By: joe41 on 5/17/12 at 7:00

I can't see any advantage to moving this to Raleigh. There is woeful transportation from RDU to downtown Raleigh and the costs are not less. The only thing must be that they gave a higher subsidy to the organization. No where did anybody explain what the cost factors were that the headline proclaimed.

Joe

By: Left-of-Local on 5/17/12 at 8:43

Yeah... when I was just in Minneapolis, I totally HATED the light rail that got me around, and {{{GASP}}} look at all those locals WITHOUT suitcases who had to put up with my touristy ass... Must be a total waste of money up there, too. >.>

By: JeffF on 5/17/12 at 8:53

joe you nailed it. The entire industry is overbuilt by cities all trying to protect their "brand" and each one says they are more special then the next. The remaining groups still holding shows now get to pick and choose which new, mega facility gets to hold their conference/congress/show for free. All the cities with new centers have to show aren't the black holes critics of the industry say they are by going beyond that. I expect that Raleigh promised a bigger rebate to the organizer for the hotels booked through the conference. Also no doubt they received some amount of free rooms and food paid for by the CVB or convention center (not paying hotel taxes) and a lot of buses provided for free to attendees.

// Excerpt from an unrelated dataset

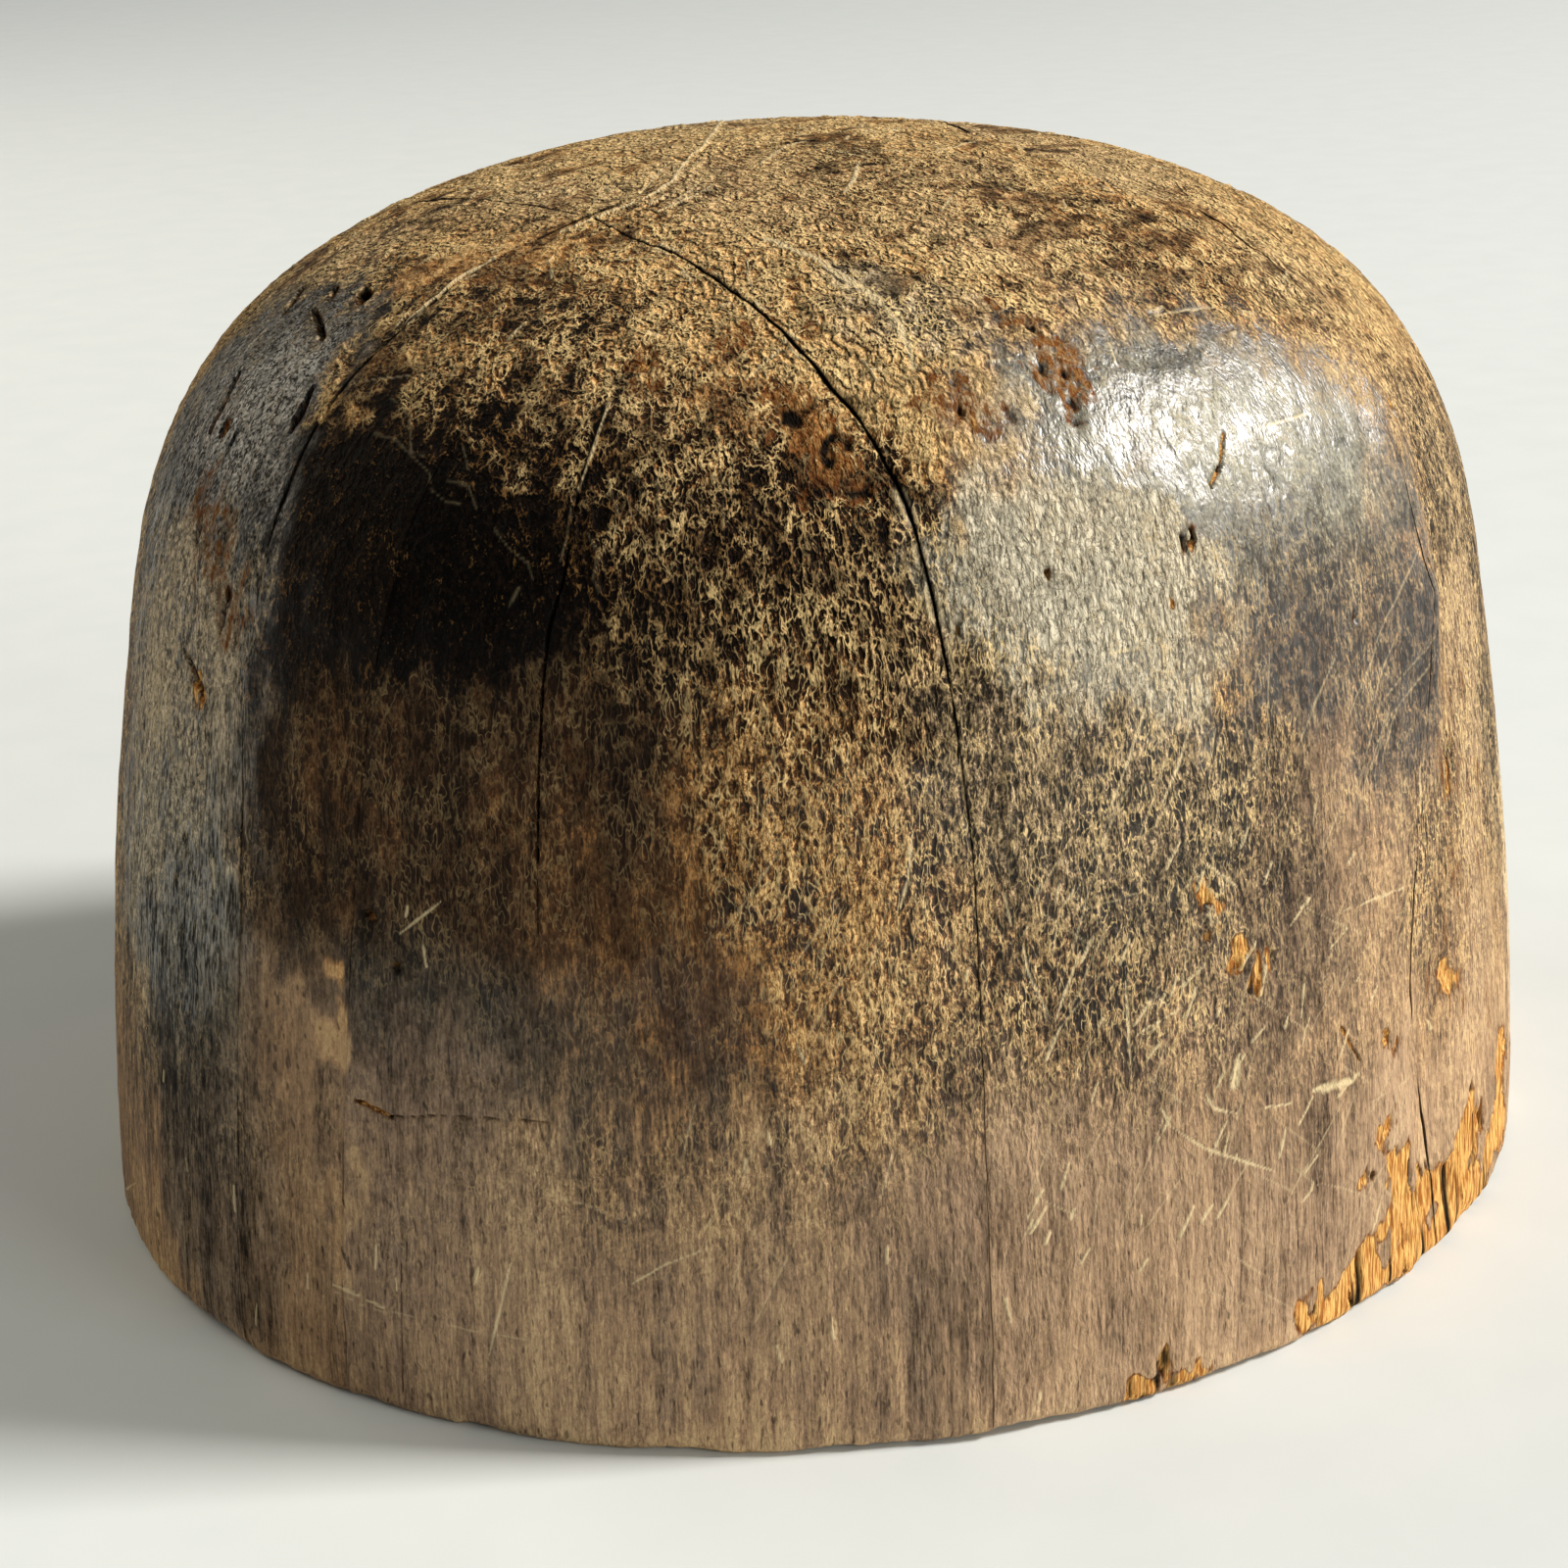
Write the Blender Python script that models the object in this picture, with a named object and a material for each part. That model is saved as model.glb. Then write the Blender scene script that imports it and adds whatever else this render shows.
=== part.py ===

Raleigh has been hemoraging money on their center since the day it opened. Their fanboys have been having to answer or deflect a lot of questions about the logic of building in an oversaturated market. Same goes with Atlanta and St Louis and Baltimore and Houston. On a smaller scale Knoxville had admitted their boat was swamped by their new center and they are nothing more than a building for motorcycle rallies and concurrent wedding receptions. St Louis swiped a large meeting from Memphis with rebates and freebies. Nashville will be competing in this same bathtub far after the newness wears off its black hole and well before the bonds are paid off and officials claim we built too small and must expand (step 4 on the convention center playbook right before go back to step 1).